Point of Interest: Sergeant Jasper County Park

Jasper County is located right next to Beaufort County off of interstate 95, so we did not have far to travel. This 321 acre park has many different ponds that you can fish. It happened to be Father’s Day on the day of our visit, so it was enjoyable for Bryan to be able to fish with his two older girls. We first checked out the playground and then headed down a path to one ponds. There are definitely alligators in the ponds as evidenced by the many signs, so we kept a good lookout as we walked. We found a pond that did not look quite so swampy and cast the lines. Luckily, Avery caught a brim so I consider the fishing trip a success. Another attraction of this park, is the 18 hole disc golf course which we did not try but seemed to attract a number of people.

County: Hampton

Point of Interest: Hampton County Watermelon Festival

Hampton County is also located pretty close to Beaufort.  During a week in June every year they have a Watermelon Festival that is actually the longest standing festival in the state of South Carolina with the first one being held in 1939. They have an entire week of events that include a fishing contest, pet contest, parade, kids day, carnival, movie night, tractor contest, 5K, melon judging, pageants, lots of live entertainment, and an arts and crafts contest. The whole town really gets into the watermelon spirit and residents decorate their yards and businesses decorate the windows of their stores with watermelons.

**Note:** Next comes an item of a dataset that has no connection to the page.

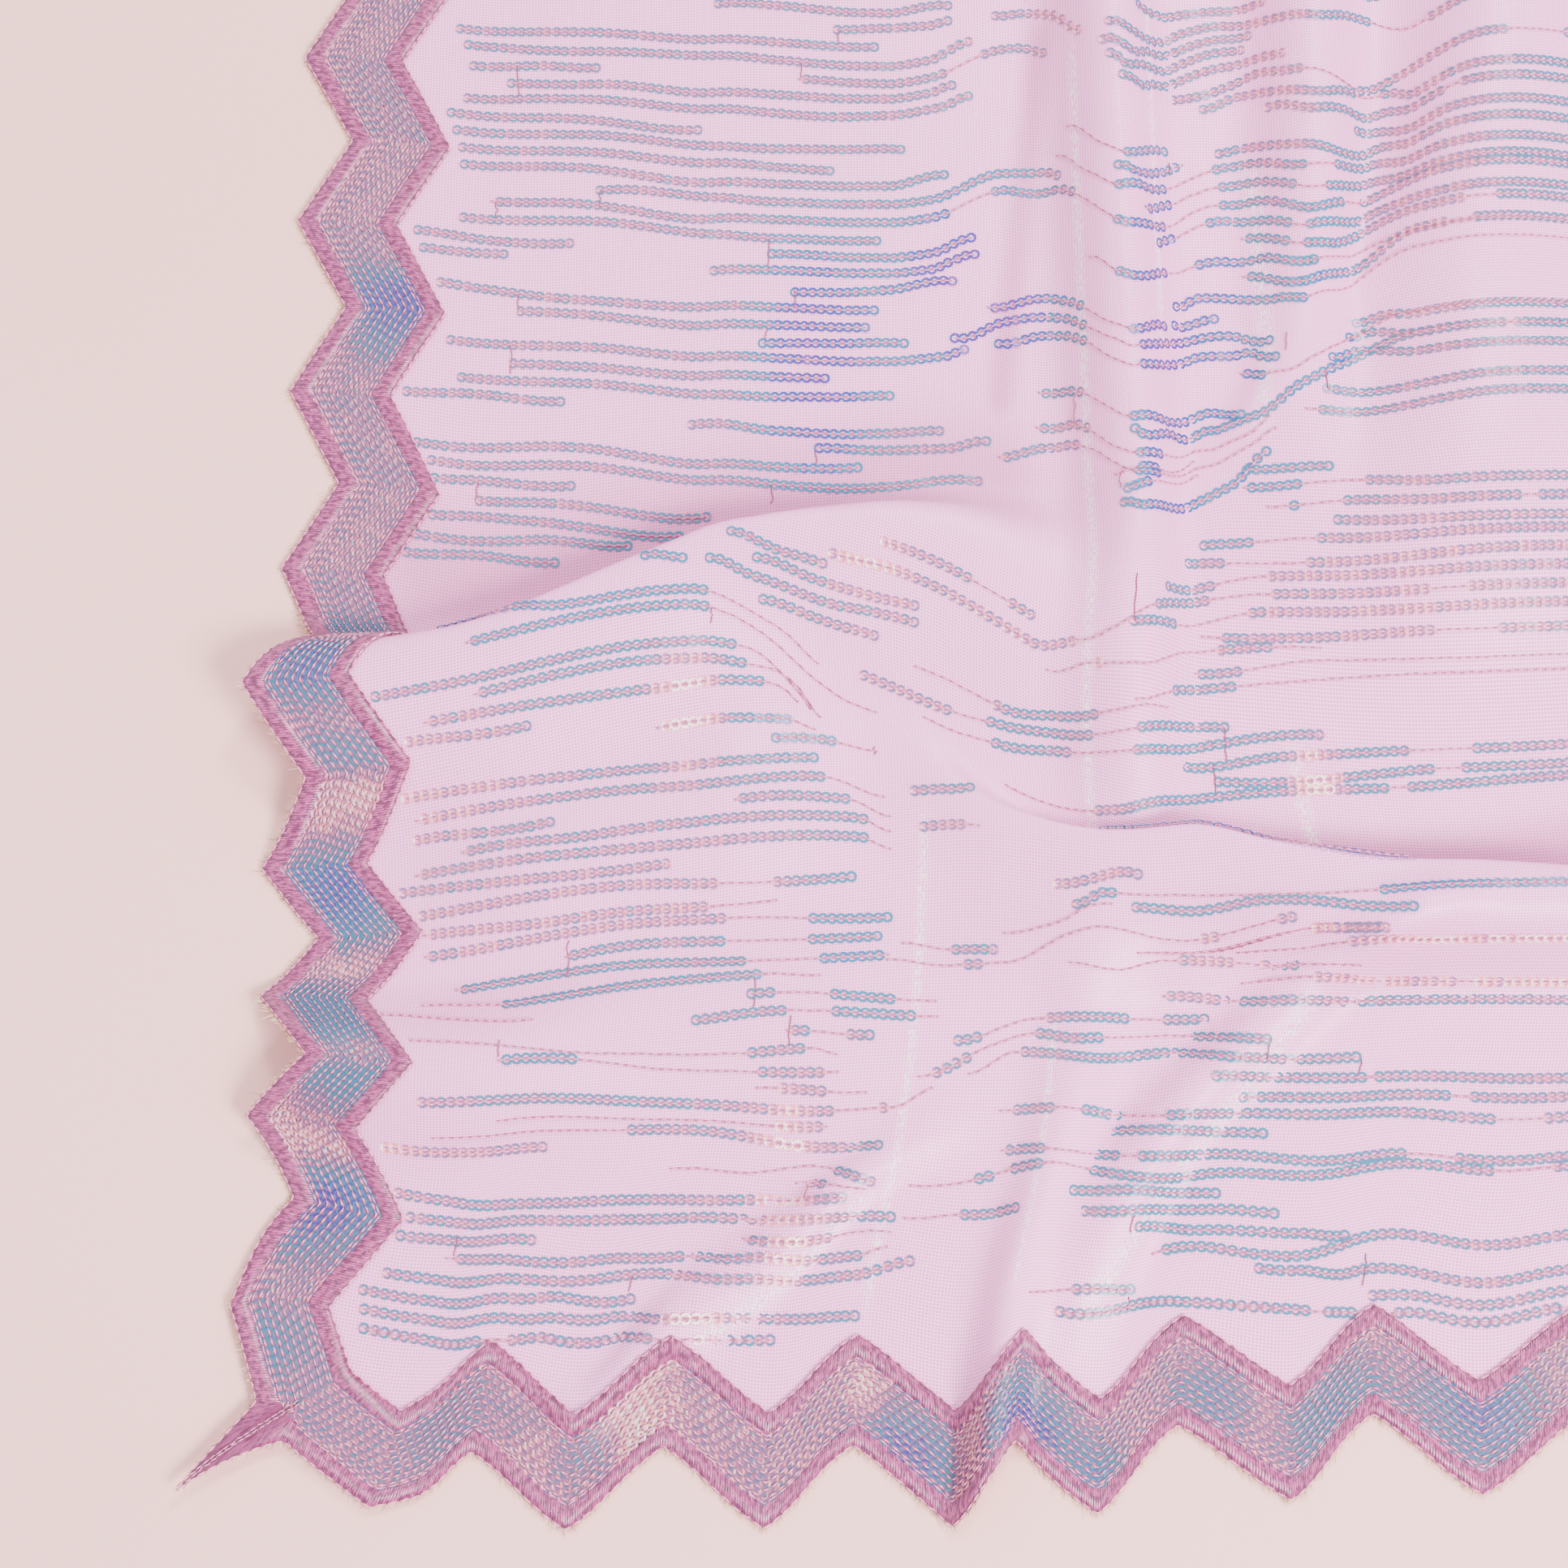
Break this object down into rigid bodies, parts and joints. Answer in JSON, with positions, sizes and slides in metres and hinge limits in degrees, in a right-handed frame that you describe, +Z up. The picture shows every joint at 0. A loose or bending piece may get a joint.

The girls entered the craft contest and made watermelon pieces of art–Avery made a clothes pin wreath and Leslie made a papermache bowl. They came in 1st and 2nd place!! They were very excited and received a ribbon as their prize and we then enjoyed some pieces of watermelon in the park.

On our way home from Hampton we made stop in Beaufort County, at Old Sheldon Church. The church as been burned down twice, but the ruins still stand today. It was interesting to walk through the grounds and admire the beautiful church and read the dates on the old graves that go back to the 1700’s. Unfortunately there is now a fence around the church due to vandalism.